After leaving the Goya show, we walked north past the Elysée Palace, deeper into a pretty much deserted 8th arrondissement. We settled on one of Paris' ubiquitous Asian traiteurs for a quick late lunch.

Then we simply wandered aimlessly, always a favorite feature of what we call "Paris Days." After a while I found a bus that was destined for the Trocadero. At least that was sort of in the right direction. And it would take us close to a certain Tower with which one of us is hopelessy in love.

A couple of nights ago Marti & I returned to the Fondation Cartier for one of the Soirées Nomades associated with the Patti show.

This concert, held in the exhibition space, brought together the esteemed electronic music pioneer Pauline Oliveros with fellow contemporary accordionist Pascal Contet & guitarist-percussionist Jean-Marc Montera.

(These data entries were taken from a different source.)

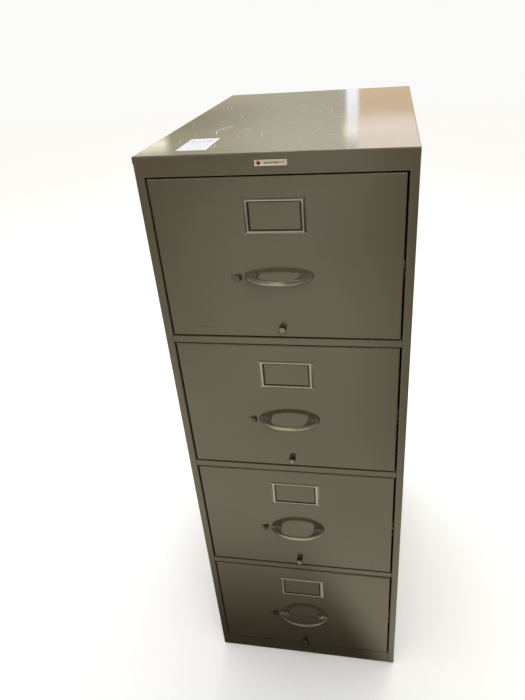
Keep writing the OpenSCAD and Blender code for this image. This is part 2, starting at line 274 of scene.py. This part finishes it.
def front_wall(graph, height, ahead):
    """What lies in front of the cabinet and is mirrored by the drawers: bright low down, dim at eye
    level, dark at both ends, with two soft glows. Angles are in degrees, ahead from straight in front."""
    bright, dim = (1.42, 1.32, 0.99), (0.42, 0.40, 0.34)
    wall = graph.mix(graph.span(height, -31.0, -16.0), bright, dim)
    right_end = graph.times(graph.span(ahead, -6.0, 7.0), graph.span(height, -46.0, -36.0))
    left_end = graph.times(graph.span(ahead, -14.0, -25.0), graph.span(height, -34.0, -28.0))
    for end, strength in ((right_end, 0.67), (left_end, 0.3)):
        wall = graph.mix(graph.times(end, strength), wall, BLACK)
    # Across and up, each as (centre, half width, fade); colour; strength
    glows = (((-6.0, 2.0, 8.0), (-13.0, 3.0, 6.0), (1.3, 1.25, 1.1), 0.4),
             ((-12.0, 3.0, 10.0), (-20.5, 3.0, 6.0), (1.45, 1.42, 1.2), 0.5))
    for across, up, colour, strength in glows:
        glow = graph.times(graph.window(ahead, *across), graph.window(height, *up))
        wall = graph.mix(graph.times(glow, strength), wall, colour)
    upper, highest = (0.72, 0.67, 0.56), (0.36, 0.33, 0.28)
    wall = graph.mix(graph.span(height, 0.0, 8.0), wall, upper)
    wall = graph.mix(graph.span(height, 18.0, 48.0), wall, highest)
    sideways = graph.span(graph.math("ABSOLUTE", ahead), 32.0, 55.0)
    return graph.mix(graph.times(sideways, 0.35), wall, BLACK)


def rear_wall(graph, height, behind):
    """What lies behind the cabinet and is mirrored by the top: grey with a pink foot and a lamp at the
    left, pale in the middle, then a bright strip with a bulb, and beige below white at the right. Angles
    are in degrees, behind from straight behind."""
    grey, pink, pale = (0.68, 0.65, 0.48), (0.8, 0.57, 0.39), (1.0, 0.95, 0.8)
    beige, white = (1.05, 0.78, 0.52), (1.76, 1.54, 1.36)
    lamp_light, strip_light, bulb_light = (2.5, 2.4, 2.0), (1.62, 1.65, 1.77), (3.2, 2.9, 2.2)
    foot, upper = (0.8, 0.73, 0.56), (0.6, 0.59, 0.55)

    left = graph.mix(graph.times(graph.window(height, 8.2, 0.3, 1.8), 0.44), grey, BLACK)
    left = graph.mix(graph.span(height, 7.8, 6.9), left, pink)
    lamp = graph.times(graph.window(behind, -23.5, 2.2, 1.0), graph.window(height, 10.0, 0.3, 0.6))
    left = graph.mix(lamp, left, lamp_light)
    middle = graph.mix(graph.times(graph.span(height, 11.8, 6.9), 0.36), pale, BLACK)
    right = graph.mix(graph.span(height, 9.0, 9.5), beige, white)
    wall = graph.mix(graph.span(behind, -20.0, -8.0), left, middle)
    wall = graph.mix(graph.span(behind, -3.0, -2.6), wall, right)
    strip = graph.times(graph.window(behind, -3.3, 0.35, 0.4), graph.span(height, 12.0, 10.4))
    wall = graph.mix(strip, wall, strip_light)
    bulb = graph.times(graph.window(behind, -3.5, 0.5, 0.4), graph.window(height, 10.35, 0.1, 0.2))
    wall = graph.mix(bulb, wall, bulb_light)
    wall = graph.mix(graph.span(height, 5.5, 3.0), wall, foot)
    return graph.mix(graph.span(height, 16.0, 35.0), wall, upper)


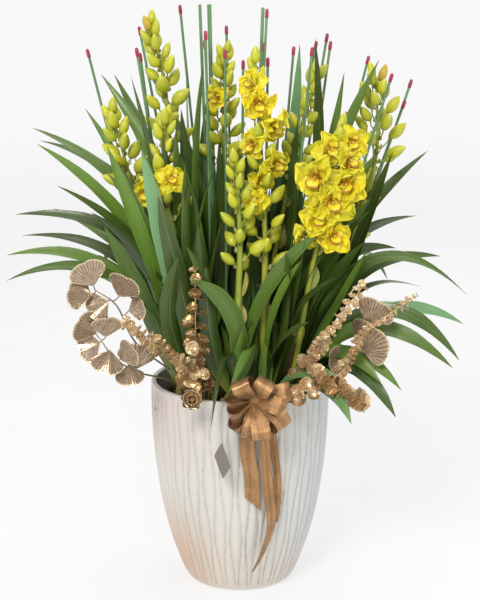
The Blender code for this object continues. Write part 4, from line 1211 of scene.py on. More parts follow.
# ---------------------------------------------------------------- flower spikes
# Each spike: points up its stem, buds, share of the stem left bare, first turn, tone (mm, degrees).
SPIKES = {
    "spike_left_top": (((-96, 52, MIX_LEVEL), (-131, 4, 600), (-150, 6, 780), (-140, 10, 960), (-170, 10, 1095)),
                       22, 0.62, 20, 0.62),
    "spike_left_back": (((-132, 66, MIX_LEVEL), (-160, 30, 620), (-205, 14, 780), (-245, 28, 925)),
                        16, 0.66, 60, 0.35),
    "spike_left_front": (((-88, -64, MIX_LEVEL), (-105, -92, 640), (-140, -88, 790), (-140, -78, 925)),
                         17, 0.54, 10, 0.80),
    "spike_centre_back": (((-20, 74, MIX_LEVEL), (-28, 60, 700), (-32, 40, 880), (-30, 40, 1040)),
                          24, 0.54, 40, 0.60),
    "spike_centre": (((-20, -84, MIX_LEVEL), (-6, -138, 560), (0, -140, 720), (-8, -130, 850)),
                     18, 0.50, 80, 0.50),
    "spike_centre_yellow": (((38, -60, MIX_LEVEL), (44, -116, 560), (46, -108, 740), (28, -80, 1035)),
                            24, 0.52, 0, 0.90),
    "spike_centre_right": (((24, -3, MIX_LEVEL), (74, -24, 700), (108, 8, 850), (145, 36, 1000)),
                           20, 0.52, 30, 0.55),
    "spike_right_flowers": (((90, -113, MIX_LEVEL), (130, -140, 640), (158, -145, 770), (178, -150, 915)),
                            4, 0.80, 0, 0.80),
    "spike_right_top": (((126, 44, MIX_LEVEL), (225, 20, 710), (262, 10, 850), (260, 10, 985)),
                        20, 0.58, 50, 0.55),
    "spike_right_back": (((66, 50, MIX_LEVEL), (145, 58, 620), (212, 62, 700), (248, 64, 790)),
                         12, 0.62, 15, 0.45),
}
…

Their completely improvised performance (it was a first time for this particular three-way) consisted of two segments, approximately 45 minutes & 15 minutes in duration. They took us on a fascinating, meandering, explorative sonic expedition. We got to say hello & thank them afterwards.

Yesterday was a French holiday (Victory in Europe, 1945) but our housekeeper Arminda chose to keep her regularly scheduled Thursday morning visit, so my bride & I went to Breakfast In America, an actual diner in Paris.

This place, which now boasts two locations, was started by a guy who grew up in Enfield, Connecticut, right down the road from my hometown of Springfield, Massachusetts.

Once in a while ya just gotta forego the crème-croissant combo for something a bit more substantial.

It was a gorgeous morning. Marti & I strolled through the Latin Quarter to the Place Saint-Michel, where we boarded the 96 bus to Montparnasse to do a little grocery shopping.

Tomorrow morning we'll be boarding a Malev Airlines flight to Budapest, where we'll rendezvous with Marti's parents for a five-day visit.

Nan & John will be disembarking in the Hungarian capital after a nine-day Danube cruise aboard the S.S. Minnow. We can't wait to see them. (Along with Gilligan, the Skipper, Mr. & Mrs. Howell, the Professor & of course, Ginger & Mary Ann.)